The fact that culture change is so time-consuming and difficult is precisely why most organizations ignore it. It is also the #1 reason why these endeavors fail to achieve the desired outcome.

Change is a complex process. There are many issues to consider when approaching an opportunity to change. The need for change management skills is a constant in the quickly changing world of organizations.

That is a central finding from McKinsey’s survey of global executives, which highlighted three digital-culture deficiencies: functional and departmental silos, a fear of taking risks, and difficulty forming and acting on a single view of the customer.

Although culture change is hard, it is relatively simple.

This six-step change model will assist you in understanding change and to make changes in your team, department, or company effectively. The model will also help you understand the role of the change agent, the person or group that is taking primary responsibility for the accomplishment of the desired changes.

Six-Step Change Model

These change management stages will help you to approach change in your organization in a systematic manner that will help ensure you effectively implement the change:

Step 1: Initiation

In this step, one or more people in the organization realize the need for change. There is a nagging feeling that something is not right. This awareness can come from many sources, both inside and outside of the organization. It can also occur at any level in the organization.

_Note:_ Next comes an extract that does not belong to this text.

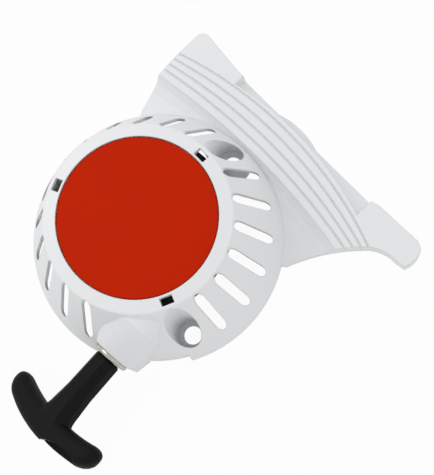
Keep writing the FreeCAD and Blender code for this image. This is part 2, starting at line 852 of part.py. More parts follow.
def build_rewind_spring():
    """A flat steel strip wound from the drum's arbor out to the case wall."""
    turns = dim("spring_turns").value
    strip = dim("spring_strip").value
    start = dim("arbor_radius").value + 0.4
    end = dim("case_radius").value - dim("case_wall").value - 0.4 - strip
    steps = int(turns * 8)

    def spiral(offset):
        points = []
        for index in range(steps + 1):
            angle = 2 * math.pi * turns * index / steps
            radius = start + offset + (end - start) * index / steps
            points.append(Vector(radius * math.cos(angle), radius * math.sin(angle), 0))
        curve = Part.BSplineCurve()
        curve.interpolate(points)
        return curve.toShape()

    inner, outer = spiral(0), spiral(strip)
    ends = [Part.makeLine(inner.Vertexes[index].Point, outer.Vertexes[index].Point)
            for index in (0, -1)]
    face = Part.Face(Part.Wire([inner, ends[1], outer, ends[0]]))
    item = doc.addObject("Part::Feature", "rewind_spring")
    item.Shape = face.extrude(Vector(0, 0, dim("spring_width").value))
    item.Placement = Placement(
        Vector(0, 0, (case_floor + dim("axial_gap")).value), Rotation())
    return node("rewind_spring", item)


# ---------------------------------------------------------------- drum and rope
def build_drum():
    """The rope drum: two flanges, a hub that runs on the post, and the spring arbor."""
    body = new_body("rope_drum")
    section = new_sketch(body, "drum_section", "XZ_Plane")
    bore = dim("post_radius") + dim("running_gap")
    low_face = flange_low + dim("flange_thickness")
    high_face = flange_high - dim("flange_thickness")
    outline(section,
            (bore, hub_bottom), (hub_radius, hub_bottom), (hub_radius, flange_low),
            (dim("drum_flange"), flange_low), (dim("drum_flange"), low_face),
            (dim("drum_core"), low_face), (dim("drum_core"), high_face),
            (dim("drum_flange"), high_face), (dim("drum_flange"), flange_high),
            (dim("arbor_radius"), flange_high), (dim("arbor_radius"), arbor_top),
            (bore, arbor_top))
    turn(body, section)
    knot = new_sketch(body, "knot_recess", offset=flange_high)
    circle(knot, drum_knot_centre, dim("drum_knot_radius") + dim("knot_gap"))
    pocket(body, knot, dim("flange_thickness"))
    pins = new_sketch(body, "pin_holes", offset=flange_low)
    for angle in (0, 180):
        circle(pins, polar(dim("pin_circle"), angle), dim("pin_radius") * 0.6)
    pocket(body, pins, dim("flange_thickness"), reverse=True)
    return node("rope_drum", body)


def build_rope_coil():
    """The wound rope's outer shape: a ring that fills the drum's groove."""
    body = new_body("rope_coil")
    section = new_sketch(body, "coil_section", "XZ_Plane")
    half = dim("groove_half") - 0.1
    outline(section,
            (coil_inner, dim("rope_height") - half), (coil_outer, dim("rope_height") - half),
            (coil_outer, dim("rope_height") + half), (coil_inner, dim("rope_height") + half))
    turn(body, section)
    return node("rope_coil", body)


def build_drum_knot():
    """The knot that anchors the rope in the drum's upper flange."""
    body = new_body("drum_knot")
    knot = new_sketch(body, "knot", offset=flange_high - dim("flange_thickness"))
    circle(knot, drum_knot_centre, dim("drum_knot_radius"))
    pad(body, knot, dim("flange_thickness") + 0.8)
    return node("drum_knot", body)


def build_rope_lead():
    """The straight stretch from the drum, through the ferrule and the handle's stem."""
    body = new_body("rope_lead")
    section = new_sketch(body, "lead_circle", "XZ_Plane", offset=lead_start)
    circle(section, (outlet_x, dim("rope_height")), dim("rope_radius"))
    pad(body, section, -pocket_floor + 1.55 - lead_start)
    return node("rope_lead", swing(body))


# ---------------------------------------------------------------- pawls and their guide
def build_pin(name, angle):
    """One pin: a shank that carries the pawl and a spigot in the flange."""
    shank = doc.addObject("Part::Cylinder", f"{name}_shank")
    spigot = doc.addObject("Part::Cylinder", f"{name}_spigot")
    centre = polar(dim("pin_circle"), angle)
    for item, radius, bottom, height in (
            (shank, dim("pin_radius"), pawl_bottom, flange_low - pawl_bottom),
            (spigot, dim("pin_radius") * 0.6 - 0.02, flange_low, dim("flange_thickness"))):
        bind(item, "Radius", radius)
        bind(item, "Height", height)
        bind(item, "Placement.Base.x", centre[0])
        bind(item, "Placement.Base.y", centre[1])
        bind(item, "Placement.Base.z", bottom)
    return boolean("MultiFuse", name, shank, spigot)


def build_pins():
    group = doc.addObject("Part::Compound", "pawl_pin_group")
    group.Links = [build_pin("pawl_pin_1", 0), build_pin("pawl_pin_2", 180)]
    doc.recompute()
    return node("pawl_pins", group)


def build_pawl(name, turned):
    """A hooked pawl on its pin; its nose points the way the drum is pulled round."""
    body = new_body(name)
    plate = new_sketch(body, "pawl_plate", offset=pawl_bottom)
    pin_x = dim("pin_circle")
    half = dim("pin_radius") + 1.8
    nose_y = -dim("pawl_length")
    outline(plate,
            (pin_x + half, 0), ("via", (pin_x, half)), (pin_x - half, 0),
            (pin_x - 4.2, nose_y + 3), (pin_x - 2.6, nose_y),
            (pin_x + 0.6, nose_y - 0.6), (pin_x + 1.6, nose_y + 3.2))
    pad(body, plate, dim("pawl_thickness"))
    bore = new_sketch(body, "pawl_bore", offset=pawl_top)
    circle(bore, (pin_x, 0), dim("pin_radius") + dim("running_gap"))
    pocket(body, bore, dim("pawl_thickness"))
    peg = new_sketch(body, "pawl_peg", offset=guide_bottom)
    circle(peg, (pin_x - 1.2, -dim("pawl_peg_arm")), dim("pawl_peg_radius"))
    pad(body, peg, pawl_bottom - guide_bottom + 0.5)
    body.Placement = Placement(Vector(0, 0, 0), Rotation(Vector(0, 0, 1), turned))
    return node(name, body)


def build_guide():
    """The friction guide plate with a slanted slot for each pawl's peg."""
    body = new_body("pawl_guide")
    disc = new_sketch(body, "guide_disc", offset=guide_bottom)
    circle(disc, (0, 0), dim("guide_radius"))
    circle(disc, (0, 0), dim("bush_radius") + dim("running_gap"))
    pad(body, disc, dim("guide_thickness"))
    half = dim("pawl_peg_radius") + 0.55
    rest = (dim("pin_circle") - 1.2, -dim("pawl_peg_arm"))
    worked = (rest[0] + 1.3, rest[1] - 5.2)
    slope = math.atan2((worked[1] - rest[1]).value, (worked[0] - rest[0]).value)
    across_x = -half * math.sin(slope)
    across_y = half * math.cos(slope)
    along_x = half * math.cos(slope)
    along_y = half * math.sin(slope)
    slot = new_sketch(body, "peg_slot", offset=guide_top)
    outline(slot,
            (rest[0] - across_x, rest[1] - across_y),
            (worked[0] - across_x, worked[1] - across_y),
            ("via", (worked[0] + along_x, worked[1] + along_y)),
            (worked[0] + across_x, worked[1] + across_y),
            (rest[0] + across_x, rest[1] + across_y),
            ("via", (rest[0] - along_x, rest[1] - along_y)))
    cut = pocket(body, slot, dim("guide_thickness"))
    ring_pattern(body, cut, 2, as_size(180))
    return node("pawl_guide", body)


def build_centre_stack():
    """The bush, friction spring, washer and screw that hold the drum on its post."""
    bush = new_body("guide_bush")
    tube = new_sketch(bush, "bush_rings", offset=bush_bottom)
    circle(tube, (0, 0), dim("bush_radius"))
    circle(tube, (0, 0), dim("screw_radius") + 0.1)
    pad(bush, tube, dim("post_bottom") - bush_bottom)
    node("guide_bush", bush)

    washer = new_body("centre_washer")
    ring = new_sketch(washer, "washer_rings", offset=washer_bottom)
    circle(ring, (0, 0), dim("washer_radius"))
    circle(ring, (0, 0), dim("screw_radius") + 0.1)
    pad(washer, ring, dim("washer_thickness"))
    node("centre_washer", washer)

    screw = new_body("centre_screw")
    section = new_sketch(screw, "screw_section", "XZ_Plane")
    head_low = washer_bottom - 3.6
    outline(section,
            (0, head_low), (5.2, head_low), (5.6, head_low + 0.8), (5.6, washer_bottom),
            (dim("screw_radius"), washer_bottom),
            (dim("screw_radius"), dim("post_bottom") + 14), (0, dim("post_bottom") + 15))
    turn(screw, section)
    socket = new_sketch(screw, "hex_socket", offset=head_low)
    outline(socket, *[polar(as_size(2.6), 60 * index) for index in range(6)])
    pocket(screw, socket, 2.2, reverse=True)
    node("centre_screw", screw)

    clip = new_body("friction_spring")
    wire = new_sketch(clip, "wire", "XZ_Plane")
    circle(wire, (6.6, (bush_bottom + guide_bottom) / 2), 0.95)
    turn(clip, wire, angle=320)
    node("friction_spring", clip)


# ---------------------------------------------------------------- ferrule and handle
def build_ferrule():
    """The polished eyelet that guides the rope out of the spout."""
    body = new_body("rope_ferrule")
    section = new_sketch(body, "ferrule_section", "XY_Plane", offset=dim("rope_height"))
    bore = dim("ferrule_bore")
    end = -spout_end
    flange = dim("ferrule_radius")
    face = ferrule_face
    outline(section,
            (outlet_x + bore, end + 5), (outlet_x + dim("ferrule_tube"), end + 5),
            (outlet_x + dim("ferrule_tube"), end), (outlet_x + flange - 0.4, end),
            ("via", (outlet_x + flange, (end + face) / 2)),
            (outlet_x + flange - 0.8, face), (outlet_x + bore + 1.6, face),
            ("via", (outlet_x + bore + 0.5, face + 0.5)),
            (outlet_x + bore, face + 1.6))
    axis = section.addGeometry(
        Part.LineSegment(flat((outlet_x, face)), flat((outlet_x, end))), True)
    place_point(section, axis, 1, (outlet_x, face))
    place_point(section, axis, 2, (outlet_x, end))
    turn(body, section, axis="Axis0")
    return node("rope_ferrule", swing(body))


def build_handle():
    """The T grip: a stem along the rope and a bowed bar, hollowed from outside."""
    body = new_body("handle_grip")
    half_stem = dim("stem_width") / 2
    half_bar = dim("bar_length") / 2
    round_end = dim("bar_end")
    plan = new_sketch(body, "grip_plan")
    tip = half_bar - round_end
    low = bar_end_y + dim("bar_bow")
    outline(plan,
            (half_stem, stem_start), (half_stem, stem_end + 2),
            ("via", (half_stem + 1, stem_end - 1.2)),
            (half_stem + 4, stem_end - 2.6),
            (tip, low + 2 * round_end - 1),
            ("via", (half_bar, low + round_end)),
            (tip, low),
            ("via", (0, bar_end_y)),
            (-tip, low),
            ("via", (-half_bar, low + round_end)),
            (-tip, low + 2 * round_end - 1),
            (-half_stem - 4, stem_end - 2.6),
            ("via", (-half_stem - 1, stem_end - 1.2)),
            (-half_stem, stem_end + 2),
            (-half_stem, stem_start))
    pad(body, plan, dim("stem_thickness"), midplane=True)
    pocket_plan = new_sketch(body, "pocket_plan")
    pocket_tip = tip - 2
    outline(pocket_plan,
            (-pocket_tip, bar_end_y - 2), (pocket_tip, bar_end_y - 2),
            (pocket_tip, low + 5),
            ("via", (0, pocket_floor)),
            (-pocket_tip, low + 5))
    pocket(body, pocket_plan, dim("pocket_width"), midplane=True)
    bore = new_sketch(body, "rope_bore", "XZ_Plane", offset=-stem_start - 1)
    circle(bore, (0, 0), dim("handle_bore"))
    pocket(body, bore, -pocket_floor + stem_start + 3, reverse=True)
    twist = Placement(Vector(0, 0, 0), Rotation(Vector(0, 1, 0), -dim("handle_twist").value))
    shift = Placement(Vector(outlet_x.value, 0, dim("rope_height").value), Rotation())
    body.Placement = rope_frame * shift * twist
    doc.recompute()
    return node("handle_grip", body)


def build_rope_end():
    """The washer and the knot that stop the rope in the handle's pocket."""
    washer = new_body("rope_washer")
    ring = new_sketch(washer, "washer_rings", "XZ_Plane", offset=-pocket_floor + 0.1)
    circle(ring, (outlet_x, dim("rope_height")), 3.3)
    circle(ring, (outlet_x, dim("rope_height")), dim("rope_radius") + 0.05)
    pad(washer, ring, 1.0)
    node("rope_washer", swing(washer))

    knot = new_body("handle_knot")
    section = new_sketch(knot, "knot_section", "XY_Plane", offset=dim("rope_height"))
    top = pocket_floor - 1.6
    radius = dim("knot_radius")
    outline(section,
            (outlet_x, top), (outlet_x + radius - 1.2, top), (outlet_x + radius, top - 1.2),
            (outlet_x + radius, top - 2 * radius + 1.2),
            (outlet_x + radius - 1.2, top - 2 * radius), (outlet_x, top - 2 * radius))
    axis = section.addGeometry(
        Part.LineSegment(flat((outlet_x, top)), flat((outlet_x, top - 2))), True)
    place_point(section, axis, 1, (outlet_x, top))
    place_point(section, axis, 2, (outlet_x, top - 2))
    turn(knot, section, axis="Axis0")
    node("handle_knot", swing(knot))


# ---------------------------------------------------------------- build, check, write
build_housing()
build_front_cover()
build_spring_case()
build_spring_cover()
build_case_screws()
build_rewind_spring()
build_drum()
build_rope_coil()
build_drum_knot()
build_rope_lead()
build_pins()
build_pawl("pawl_a", 0)
build_pawl("pawl_b", 180)
build_guide()
build_centre_stack()
build_ferrule()
build_handle()
build_rope_end()
doc.recompute()

for item in doc.Objects:
    if "Invalid" in item.State or "Error" in item.State:
        raise RuntimeError(f"{item.Name} failed: {item.State}")
for name, item in nodes.items():
    shape = item.Shape
    if shape.isNull() or not shape.isValid() or not shape.Solids:
        raise RuntimeError(f"{name} has no valid solid")
    box = shape.BoundBox
    print(f"{name}: {len(shape.Solids)} solid(s), {shape.Volume / 1000:.2f} cm3, "
          f"x {box.XMin:.1f}..{box.XMax:.1f} y {box.YMin:.1f}..{box.YMax:.1f} "
          f"z {box.ZMin:.1f}..{box.ZMax:.1f}")

os.makedirs("parts", exist_ok=True)
for name, item in nodes.items():
    item.Shape.exportStep(f"parts/{name}.step")
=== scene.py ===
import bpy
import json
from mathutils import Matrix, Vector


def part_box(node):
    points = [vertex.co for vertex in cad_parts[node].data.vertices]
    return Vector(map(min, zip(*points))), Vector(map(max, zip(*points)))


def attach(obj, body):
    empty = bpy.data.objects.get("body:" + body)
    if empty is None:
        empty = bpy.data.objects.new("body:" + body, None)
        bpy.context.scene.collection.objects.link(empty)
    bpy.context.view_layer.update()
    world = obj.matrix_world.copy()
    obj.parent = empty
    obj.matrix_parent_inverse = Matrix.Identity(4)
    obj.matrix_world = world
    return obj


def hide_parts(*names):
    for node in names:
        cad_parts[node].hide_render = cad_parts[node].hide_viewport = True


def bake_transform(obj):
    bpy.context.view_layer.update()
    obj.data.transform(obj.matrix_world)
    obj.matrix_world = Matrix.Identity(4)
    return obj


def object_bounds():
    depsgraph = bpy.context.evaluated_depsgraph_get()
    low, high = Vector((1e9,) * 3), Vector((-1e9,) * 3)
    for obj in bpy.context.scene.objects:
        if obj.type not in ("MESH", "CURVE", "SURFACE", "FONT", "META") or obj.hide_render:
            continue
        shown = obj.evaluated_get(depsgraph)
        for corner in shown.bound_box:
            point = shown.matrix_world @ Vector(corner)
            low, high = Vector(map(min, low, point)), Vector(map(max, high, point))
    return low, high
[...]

The people who are most familiar with the work often have the most accurate idea of what needs to change. Organization members may identify the need to change by viewing other organizations, benchmarking other organizations, or by bringing in new senior leaders or consultants with experience in other organizations.

Step 2: Investigation

In this step, people in the organization begin to investigate options for change. They begin to create a vision or picture of what the organization could look like after the changes.

They should also determine, at this stage, the readiness of the organization to change.

Step 3: Intention

In this step, the change agents in the organization decide upon the course of change. They create the vision of where the organization should be and could be in the future. Planning and definition of major strategies occur during this stage of the change process. Recognition that change always requires a change in the organization's culture is important.

Step 4: Introduction

In this step, the organization begins the changes. The organization must have goals for the change and strategies for reaching those goals. This is the stage where personal reactions are more likely to occur.

Leaders must begin the change by changing themselves. Leaders and other change agents must establish clear expectations for changes.

Involve as many of the employees in the organization as possible in initiating and implementing the change plan.

Step 5: Implementation

In this step, the change is managed and moves forward. Recognize that all will not go perfectly. Change always takes longer than anticipated. Change activities are ignored as employees tackle their day-to-day responsibilities.

Maintain constancy of purpose. The organizational systems must be redesigned to support the change. Provide recognition and rewards (positive consequences) for people who exhibit the changed behaviors. Lower your tolerance of those who do not adopt the new culture.

Step 6: Integration

In this stage, the changes become the norm and are fully adopted. This may not happen for 18 months after changes are initiated. A complete cultural change can take many years. When the changes have been successfully integrated into your organization, a new employee would not realize that the organization had changed.

When you take the right steps, involve the appropriate people, and tend to the potential impacts of change, cultural resistance to change is reduced. These organizational change management steps will help your organization make necessary and desired changes.

Digital transformation isn’t as much about technology as it is about organizational agility – an organization’s culture plays a vital role in the digital transformation of any business.

Culture leads the adoption of technology. Don't get so blinded by the technology that you miss the critical analog component.